Retype everything from the line that contains "Write part 4" down to the line that contains "# strips keep", inclusive, without altering or adding anything.

········

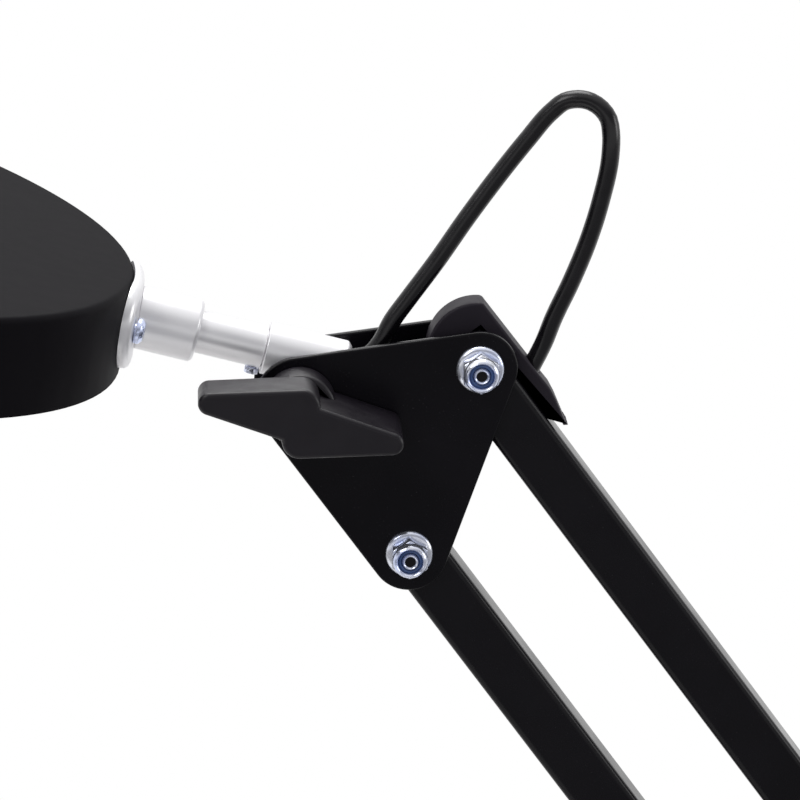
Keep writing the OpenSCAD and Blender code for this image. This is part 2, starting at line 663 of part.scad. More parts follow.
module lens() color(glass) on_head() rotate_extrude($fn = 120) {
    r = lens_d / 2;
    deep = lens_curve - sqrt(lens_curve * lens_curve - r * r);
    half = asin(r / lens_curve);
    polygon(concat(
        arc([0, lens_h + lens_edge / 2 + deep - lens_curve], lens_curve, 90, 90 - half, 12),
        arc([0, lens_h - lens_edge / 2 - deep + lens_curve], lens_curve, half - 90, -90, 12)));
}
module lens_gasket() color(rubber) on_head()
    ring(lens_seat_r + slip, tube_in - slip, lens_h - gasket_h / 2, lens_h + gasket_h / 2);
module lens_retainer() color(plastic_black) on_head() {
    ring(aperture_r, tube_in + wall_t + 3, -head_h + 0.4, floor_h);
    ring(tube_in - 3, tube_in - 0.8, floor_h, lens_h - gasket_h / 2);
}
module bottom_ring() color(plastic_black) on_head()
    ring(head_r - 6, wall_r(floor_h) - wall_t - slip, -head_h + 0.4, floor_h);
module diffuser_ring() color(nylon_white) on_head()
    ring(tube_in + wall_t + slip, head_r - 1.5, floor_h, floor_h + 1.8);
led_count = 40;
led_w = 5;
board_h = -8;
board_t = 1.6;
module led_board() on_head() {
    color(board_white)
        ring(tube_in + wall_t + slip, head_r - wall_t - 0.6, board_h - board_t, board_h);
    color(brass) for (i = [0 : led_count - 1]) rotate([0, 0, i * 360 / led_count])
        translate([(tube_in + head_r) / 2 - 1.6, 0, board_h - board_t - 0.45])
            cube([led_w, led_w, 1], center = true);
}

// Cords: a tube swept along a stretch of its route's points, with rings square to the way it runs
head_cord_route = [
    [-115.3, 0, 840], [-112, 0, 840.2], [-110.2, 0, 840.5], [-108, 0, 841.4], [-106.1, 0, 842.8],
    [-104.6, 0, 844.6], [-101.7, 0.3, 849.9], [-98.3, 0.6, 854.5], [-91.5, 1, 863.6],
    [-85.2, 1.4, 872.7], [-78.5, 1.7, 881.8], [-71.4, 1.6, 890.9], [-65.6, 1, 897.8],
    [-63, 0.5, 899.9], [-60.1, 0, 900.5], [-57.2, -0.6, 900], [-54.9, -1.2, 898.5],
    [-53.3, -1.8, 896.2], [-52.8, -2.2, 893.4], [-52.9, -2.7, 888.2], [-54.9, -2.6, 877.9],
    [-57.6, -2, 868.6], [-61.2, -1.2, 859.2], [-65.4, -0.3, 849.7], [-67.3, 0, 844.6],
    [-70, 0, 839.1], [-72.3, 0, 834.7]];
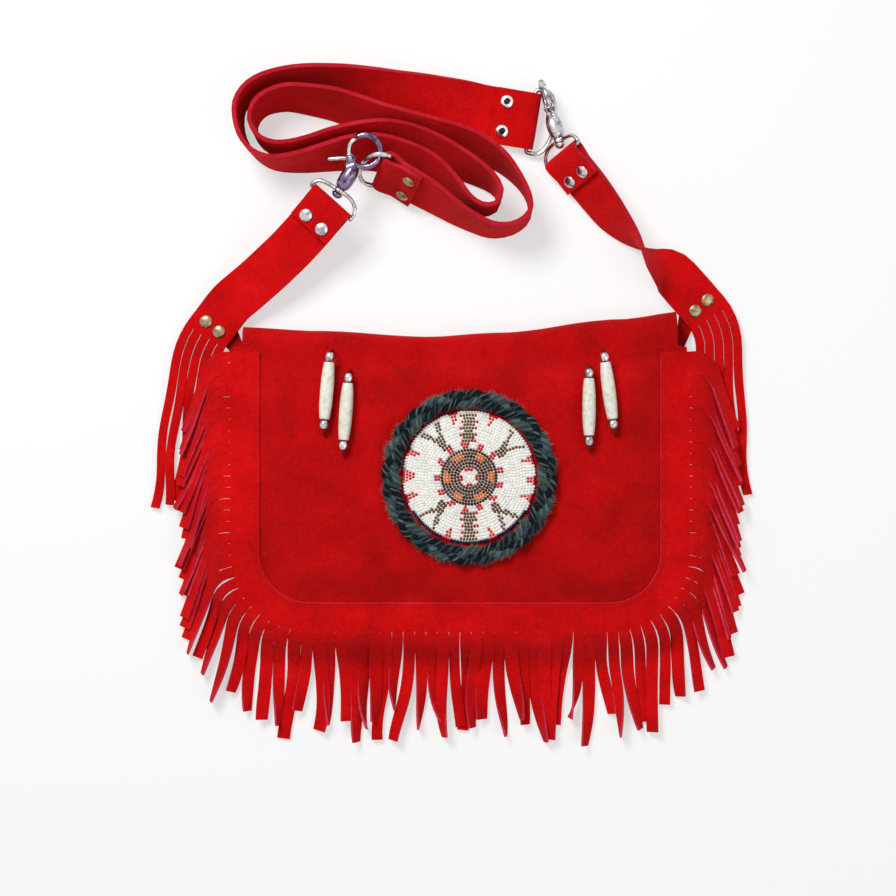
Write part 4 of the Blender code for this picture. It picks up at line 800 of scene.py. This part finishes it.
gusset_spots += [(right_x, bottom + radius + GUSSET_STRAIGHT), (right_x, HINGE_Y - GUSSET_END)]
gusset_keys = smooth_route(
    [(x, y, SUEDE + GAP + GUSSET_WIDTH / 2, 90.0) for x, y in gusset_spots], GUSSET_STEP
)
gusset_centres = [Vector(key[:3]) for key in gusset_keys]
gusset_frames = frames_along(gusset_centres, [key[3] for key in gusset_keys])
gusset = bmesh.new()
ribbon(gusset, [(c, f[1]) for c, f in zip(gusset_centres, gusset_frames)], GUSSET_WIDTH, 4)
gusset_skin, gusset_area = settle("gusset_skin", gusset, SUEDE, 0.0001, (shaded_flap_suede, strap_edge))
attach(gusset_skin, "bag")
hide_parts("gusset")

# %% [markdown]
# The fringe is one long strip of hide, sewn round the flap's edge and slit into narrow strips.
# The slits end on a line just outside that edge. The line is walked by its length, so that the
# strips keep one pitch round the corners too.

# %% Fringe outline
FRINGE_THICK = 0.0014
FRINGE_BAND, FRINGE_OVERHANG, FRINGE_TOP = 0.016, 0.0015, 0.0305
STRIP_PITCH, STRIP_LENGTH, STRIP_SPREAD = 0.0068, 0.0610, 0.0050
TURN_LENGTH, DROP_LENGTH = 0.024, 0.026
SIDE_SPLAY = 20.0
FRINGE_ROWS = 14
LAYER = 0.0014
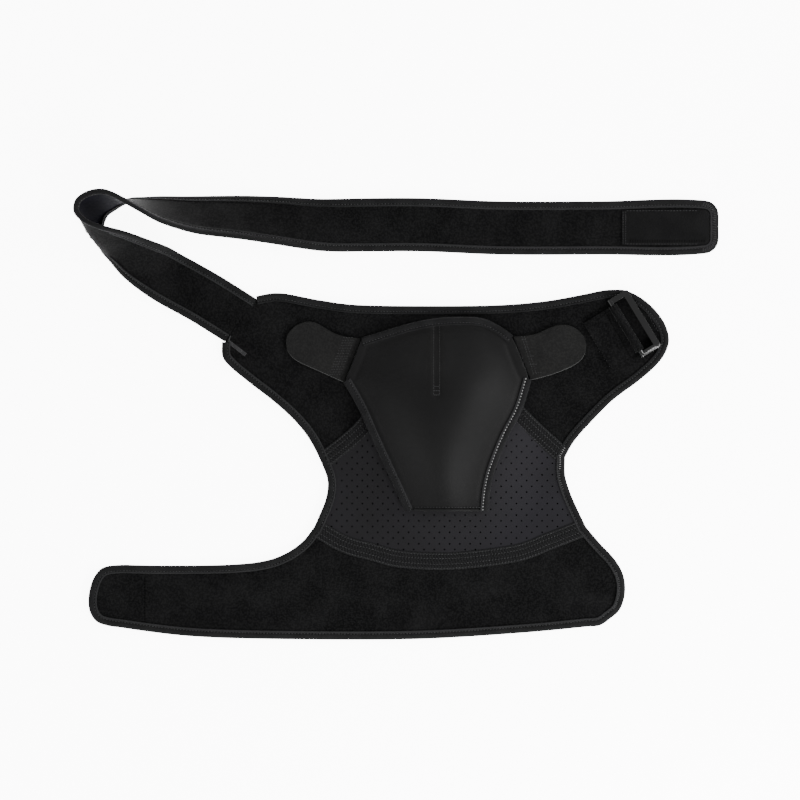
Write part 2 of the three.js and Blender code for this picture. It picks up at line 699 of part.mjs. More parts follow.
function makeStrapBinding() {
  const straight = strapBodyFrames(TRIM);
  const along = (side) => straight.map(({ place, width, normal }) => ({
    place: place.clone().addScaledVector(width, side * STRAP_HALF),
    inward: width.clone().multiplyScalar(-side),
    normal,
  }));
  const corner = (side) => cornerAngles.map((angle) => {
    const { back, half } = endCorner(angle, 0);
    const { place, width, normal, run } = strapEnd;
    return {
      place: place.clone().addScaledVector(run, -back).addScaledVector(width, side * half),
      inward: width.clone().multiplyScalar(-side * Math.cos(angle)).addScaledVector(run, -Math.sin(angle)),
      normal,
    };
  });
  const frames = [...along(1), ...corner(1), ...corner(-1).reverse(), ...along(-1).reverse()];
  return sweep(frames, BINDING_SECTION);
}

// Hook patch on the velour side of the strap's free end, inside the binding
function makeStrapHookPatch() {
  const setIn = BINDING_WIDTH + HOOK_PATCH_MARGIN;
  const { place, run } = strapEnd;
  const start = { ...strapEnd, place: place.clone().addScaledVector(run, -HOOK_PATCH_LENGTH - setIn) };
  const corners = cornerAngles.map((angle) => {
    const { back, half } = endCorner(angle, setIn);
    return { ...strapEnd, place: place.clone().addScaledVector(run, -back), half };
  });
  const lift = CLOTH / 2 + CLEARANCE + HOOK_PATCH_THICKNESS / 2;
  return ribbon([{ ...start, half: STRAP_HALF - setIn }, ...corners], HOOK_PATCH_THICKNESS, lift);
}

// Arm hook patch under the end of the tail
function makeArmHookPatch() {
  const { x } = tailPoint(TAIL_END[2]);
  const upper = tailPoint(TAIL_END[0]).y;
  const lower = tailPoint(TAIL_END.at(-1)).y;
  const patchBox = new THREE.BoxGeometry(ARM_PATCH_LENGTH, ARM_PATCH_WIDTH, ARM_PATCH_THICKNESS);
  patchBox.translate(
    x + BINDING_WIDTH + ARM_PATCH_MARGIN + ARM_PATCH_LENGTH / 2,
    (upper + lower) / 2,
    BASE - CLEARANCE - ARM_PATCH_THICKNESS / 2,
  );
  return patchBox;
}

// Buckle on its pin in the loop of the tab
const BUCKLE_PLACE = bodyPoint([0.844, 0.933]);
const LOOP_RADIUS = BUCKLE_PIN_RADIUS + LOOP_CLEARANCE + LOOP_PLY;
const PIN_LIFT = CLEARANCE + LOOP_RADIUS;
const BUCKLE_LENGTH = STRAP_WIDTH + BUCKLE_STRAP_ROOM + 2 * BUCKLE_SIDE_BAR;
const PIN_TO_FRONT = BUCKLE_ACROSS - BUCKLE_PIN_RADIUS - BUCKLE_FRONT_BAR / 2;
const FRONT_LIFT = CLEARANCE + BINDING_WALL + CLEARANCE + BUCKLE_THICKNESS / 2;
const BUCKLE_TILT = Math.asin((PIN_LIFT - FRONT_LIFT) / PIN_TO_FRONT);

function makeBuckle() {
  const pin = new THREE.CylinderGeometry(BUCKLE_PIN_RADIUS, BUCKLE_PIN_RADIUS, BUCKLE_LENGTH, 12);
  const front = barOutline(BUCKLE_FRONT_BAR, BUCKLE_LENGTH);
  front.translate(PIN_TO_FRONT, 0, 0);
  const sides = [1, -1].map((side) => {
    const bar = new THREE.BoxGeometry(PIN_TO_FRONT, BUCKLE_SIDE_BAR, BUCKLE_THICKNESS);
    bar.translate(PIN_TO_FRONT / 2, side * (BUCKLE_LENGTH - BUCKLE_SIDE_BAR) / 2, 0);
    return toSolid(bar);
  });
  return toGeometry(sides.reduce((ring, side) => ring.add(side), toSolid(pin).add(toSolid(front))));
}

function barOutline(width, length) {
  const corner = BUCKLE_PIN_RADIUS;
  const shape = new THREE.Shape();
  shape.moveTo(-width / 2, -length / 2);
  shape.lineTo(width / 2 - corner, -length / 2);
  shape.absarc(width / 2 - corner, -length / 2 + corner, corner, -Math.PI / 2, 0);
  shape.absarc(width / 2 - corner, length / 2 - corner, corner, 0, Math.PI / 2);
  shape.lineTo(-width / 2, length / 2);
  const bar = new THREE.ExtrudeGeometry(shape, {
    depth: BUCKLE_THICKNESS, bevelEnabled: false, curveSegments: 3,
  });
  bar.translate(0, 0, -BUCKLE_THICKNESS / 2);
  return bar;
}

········

REPLY TO THE TASK:
Write part 4 of the Blender code for this picture. It picks up at line 800 of scene.py. This part finishes it.
gusset_spots += [(right_x, bottom + radius + GUSSET_STRAIGHT), (right_x, HINGE_Y - GUSSET_END)]
gusset_keys = smooth_route(
    [(x, y, SUEDE + GAP + GUSSET_WIDTH / 2, 90.0) for x, y in gusset_spots], GUSSET_STEP
)
gusset_centres = [Vector(key[:3]) for key in gusset_keys]
gusset_frames = frames_along(gusset_centres, [key[3] for key in gusset_keys])
gusset = bmesh.new()
ribbon(gusset, [(c, f[1]) for c, f in zip(gusset_centres, gusset_frames)], GUSSET_WIDTH, 4)
gusset_skin, gusset_area = settle("gusset_skin", gusset, SUEDE, 0.0001, (shaded_flap_suede, strap_edge))
attach(gusset_skin, "bag")
hide_parts("gusset")

# %% [markdown]
# The fringe is one long strip of hide, sewn round the flap's edge and slit into narrow strips.
# The slits end on a line just outside that edge. The line is walked by its length, so that the
# strips keep one pitch round the corners too.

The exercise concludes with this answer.